In the early hours of Friday, September 15th, union officials of the United Auto Workers (UAW) called on 12,700 workers at three assembly plants to shut them down. This was part of the strategy of the UAW in dealing with the contract expiration of the “Big Three” auto companies – Ford, General Motors (GM), and Stellantis, which Chrysler has merged with. Instead of targeting one of the Big Three, the newly elected union officials have decided to take on all three.
In the days leading up to the expiration of the UAW auto contract, the newly elected president of the UAW, Shawn Fain, used language few union officials have used in the past decades: “Some in the media claim that our union is engaged in class warfare… the truth is the working class in this country has been under attack in a one sided class war for decades.” Now, it will not just be the rich engaged in the fight. It will be two-sided, with the possibility of 150,000 auto workers at around 70 plants mobilizing their forces.
Among the demands of the strike is to eliminate the pay and benefit structures of the tier system, which varies company to company. New hires and temps start at less than $17 an hour and top out after four years at under $20 an hour. Full-time workers, often doing the same work, are paid around $32 an hour. Temps are not guaranteed a full work week and can also be forced into long hours of overtime along with other workers. With inflation of 20% over the life of their contract, many auto workers are living on the edge.
Other demands include wage increases for everyone and Cost Of Living Adjustment (COLA) and job security with the shift to producing electric vehicles (EVs) which require fewer assembly workers.
This hard work brought the Big Three around $250 billion in profits in North America in the last decade, and $21 billion in the first six months of this year. Their CEOs had their salaries increased 40% to an average of $25 million per year, over the last four years. Meanwhile worker pay only went up 6%.

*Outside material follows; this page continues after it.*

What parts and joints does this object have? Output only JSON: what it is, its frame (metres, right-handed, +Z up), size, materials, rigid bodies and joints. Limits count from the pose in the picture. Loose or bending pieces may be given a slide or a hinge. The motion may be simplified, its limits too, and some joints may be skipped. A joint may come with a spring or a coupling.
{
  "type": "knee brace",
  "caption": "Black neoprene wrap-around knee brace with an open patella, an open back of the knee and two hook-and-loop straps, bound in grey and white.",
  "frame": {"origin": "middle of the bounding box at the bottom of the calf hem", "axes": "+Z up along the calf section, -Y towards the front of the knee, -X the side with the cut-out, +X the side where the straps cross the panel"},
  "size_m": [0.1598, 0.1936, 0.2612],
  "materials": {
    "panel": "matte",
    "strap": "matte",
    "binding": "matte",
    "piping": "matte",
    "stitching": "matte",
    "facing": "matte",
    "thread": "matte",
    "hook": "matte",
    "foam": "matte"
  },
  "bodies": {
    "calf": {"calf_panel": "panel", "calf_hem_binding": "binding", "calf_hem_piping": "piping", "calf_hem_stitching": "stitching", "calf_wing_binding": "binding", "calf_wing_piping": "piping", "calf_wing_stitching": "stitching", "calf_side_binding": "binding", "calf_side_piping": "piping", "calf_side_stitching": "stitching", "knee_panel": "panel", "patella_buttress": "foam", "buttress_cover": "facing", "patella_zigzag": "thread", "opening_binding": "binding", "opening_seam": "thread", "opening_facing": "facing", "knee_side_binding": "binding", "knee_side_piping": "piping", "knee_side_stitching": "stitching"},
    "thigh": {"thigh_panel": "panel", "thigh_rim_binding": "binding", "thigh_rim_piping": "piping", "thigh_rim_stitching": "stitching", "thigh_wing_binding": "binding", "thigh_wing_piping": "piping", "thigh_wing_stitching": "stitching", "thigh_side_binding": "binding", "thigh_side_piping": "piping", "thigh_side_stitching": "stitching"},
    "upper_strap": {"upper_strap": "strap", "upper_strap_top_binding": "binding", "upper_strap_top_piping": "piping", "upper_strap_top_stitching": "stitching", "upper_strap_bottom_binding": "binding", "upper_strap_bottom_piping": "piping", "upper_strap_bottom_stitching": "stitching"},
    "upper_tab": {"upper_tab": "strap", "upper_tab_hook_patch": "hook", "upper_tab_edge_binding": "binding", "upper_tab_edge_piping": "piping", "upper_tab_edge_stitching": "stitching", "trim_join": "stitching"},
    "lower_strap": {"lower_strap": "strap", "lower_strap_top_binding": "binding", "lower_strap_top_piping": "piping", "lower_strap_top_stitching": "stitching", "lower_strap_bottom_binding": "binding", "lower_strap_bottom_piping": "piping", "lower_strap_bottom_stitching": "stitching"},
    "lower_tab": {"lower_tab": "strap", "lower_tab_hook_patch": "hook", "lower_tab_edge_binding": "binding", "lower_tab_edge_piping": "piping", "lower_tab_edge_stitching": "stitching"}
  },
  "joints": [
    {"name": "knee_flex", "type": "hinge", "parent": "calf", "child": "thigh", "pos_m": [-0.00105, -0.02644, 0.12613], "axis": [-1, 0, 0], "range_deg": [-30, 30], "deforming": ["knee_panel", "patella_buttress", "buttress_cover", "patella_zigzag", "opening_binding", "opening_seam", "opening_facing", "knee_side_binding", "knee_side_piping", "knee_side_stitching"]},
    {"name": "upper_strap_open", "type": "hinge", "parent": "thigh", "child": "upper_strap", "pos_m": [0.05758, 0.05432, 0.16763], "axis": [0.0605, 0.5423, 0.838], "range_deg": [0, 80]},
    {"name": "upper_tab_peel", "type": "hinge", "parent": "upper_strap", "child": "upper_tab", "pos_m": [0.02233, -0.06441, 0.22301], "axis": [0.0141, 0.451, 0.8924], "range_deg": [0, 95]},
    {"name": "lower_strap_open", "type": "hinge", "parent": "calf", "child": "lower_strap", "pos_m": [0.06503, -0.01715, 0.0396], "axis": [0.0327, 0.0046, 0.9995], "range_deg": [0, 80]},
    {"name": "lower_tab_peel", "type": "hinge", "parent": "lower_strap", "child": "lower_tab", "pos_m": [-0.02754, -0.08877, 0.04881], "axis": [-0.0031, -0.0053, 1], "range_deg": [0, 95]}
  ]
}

The auto companies are using the transition to EVs as a threat to hang over workers’ heads. We saw this in the mid 1970s and ’80s when the former union officials pushed wage and benefit concessions using the idea of a “partnership” between the workers and the corporations, supposedly to save the companies faced with competition from Japanese auto companies. During the economic crisis of 2008 and later, the Bush and Obama administrations gave the auto companies nearly $90 billion of our tax dollars and demanded even more concessions.
The current union officials and certainly the workers have said it is time to draw the line. Similar to UPS, the union officials have organized “practice pickets” at factories to activate workers and spread information about the negotiations. Many workers are ready and eager to show their willingness to strike. And some workers have questioned why wage a limited strike at three plants, when they could have shut the entire industry down. The union officials say their strategy is to call more workers out in surprise strikes, if necessary. We shall see.
Fain is right, this is class war and we have been losing. But we have the forces to win. Today it is 150,000 auto workers. Last month It was 340,000 UPS workers and last fall, 125,000 rail workers who threatened to strike. In recent years, health care workers, teachers and others in many other parts of the economy have also mobilized their forces against similar attacks.
More workers are seeing that we face a common enemy that will use everything it can to keep the profits rolling in. We confront this every day at work. We can organize now to begin to deal with the daily problems and prepare for the larger fights.
We can’t predict the outcome of the auto strike. Regardless of how far it goes and what their gains are, they will have more than if they didn’t fight. Their fight is our fight!